You Resemble Me is a semi-biographical portrait of Hasna Aït Boulahcen, the woman accused of being France’s first female suicide bomber following the Saint-Denis raid in 2015. Director, co-screenwriter and journalist Dina Amer was given exclusive contact with Boulachen’s family, who worked with her for several years to make the story as true to life as possible. It’s the sort of film with a list of executive producers that speaks to the importance of its story: Spike Lee, Spike Jonze, Riz Ahmed and Alma Har’el all helped it gain financing. With its commitment to unsparing storytelling, strong performances and intelligent, unconventional structure, You Resemble Me is a powerful look at identity and radicalization.

Like many American audiences — particularly seven years after her death and the mass media frenzy that followed — I was unaware of Boulachen’s life story. In fact, I did not research the film before sitting down to watch it. The first act follows young Hasna (Lorenza Grimaudo) and her sister, Mariam (Ilonna Grimaudo), two Arab girls living on the fringes in Paris. Their mother is abusive, their family in constant turmoil. They get up to trouble on the streets but also exist within an immigrant community that recognizes them and provides a small sense of belonging. Due to their unstable home life, Hasna is something of a protector to Mariam. This segment of the film is harrowing, intimate and incredibly sad. Hasna is strong-willed and independent, sometimes a hard leader for her sister, but their mutual love keeps them going until French social services split them, sending them to separate foster families. I connected with the story not knowing the biographical nature of Amer’s script.

A time jump establishes Hasna as an adult, played in different aspects by Mouna Soualem, Sabrina Ouazani and Amer herself (with Soualem the primary performer). After turbulent teenage years, Hasna is now a grown woman working menial jobs by day and sometimes as a prostitute at night. She parties. She makes some bad choices. Eventually, she starts flirting online with Abdelhamid (Alexandre Gonin), a man she knew from the past who promotes emigration to Syria to fight for ISIS. His worldview starts to seep into hers, leading to real-life events in 2015. The closer Hasna comes to her death, the more she starts to split into different aspects of herself, reflecting those the world dissected once she became the subject of national news.

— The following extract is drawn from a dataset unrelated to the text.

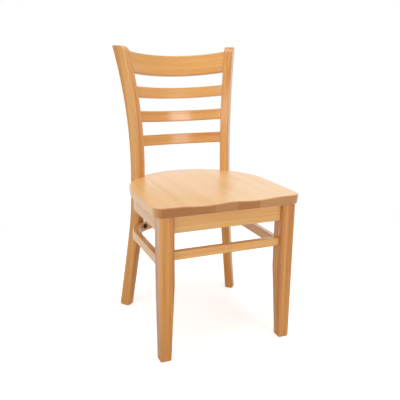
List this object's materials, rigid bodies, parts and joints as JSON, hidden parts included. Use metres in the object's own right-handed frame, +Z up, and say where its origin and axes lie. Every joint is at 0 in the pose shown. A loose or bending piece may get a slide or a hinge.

The party girl, the radicalized woman, the survivor. All three of them, together and separate, made Hasna the subject of tabloid speculation. The way in which Hasna’s family had to deal with their loved one (or former loved one) having made the choices she made, and society’s view of her, caused immense grief and pain. Although the film is largely told in semi-chronological order as a straightforward narrative, its greatest choice is to let the final moments lapse into documentary-life denouement. In some films, such a choice simply wouldn’t work, but Amer gently builds toward it through increasingly surreal moments involving Hasna’s selves. What seems to be a simple visual device within the context of a fictional story reveals itself as a commentary on the way culture at large can define someone without ever knowing who they are, where they came from or what they might have truly experienced.

It’s a smart script and a smart film. Amer makes her debut here, and her confidence in the story and its message is clear and astounding. There are many films about radicalization that simplify the road a person travels to dying for a cause; there are fewer that, like You Resemble Me, take on the idea of what radicalization means head-on. Undoubtedly, Hasna became enamored with ISIS and its ideology. However, the way the media jumped to define her as a suicide bomber (“the first female suicide bomber in France”) also speaks to the way that country’s media defined those who found themselves on that path, at that time. Her true story was much more complex and tragic, and the film perfectly captures that truth.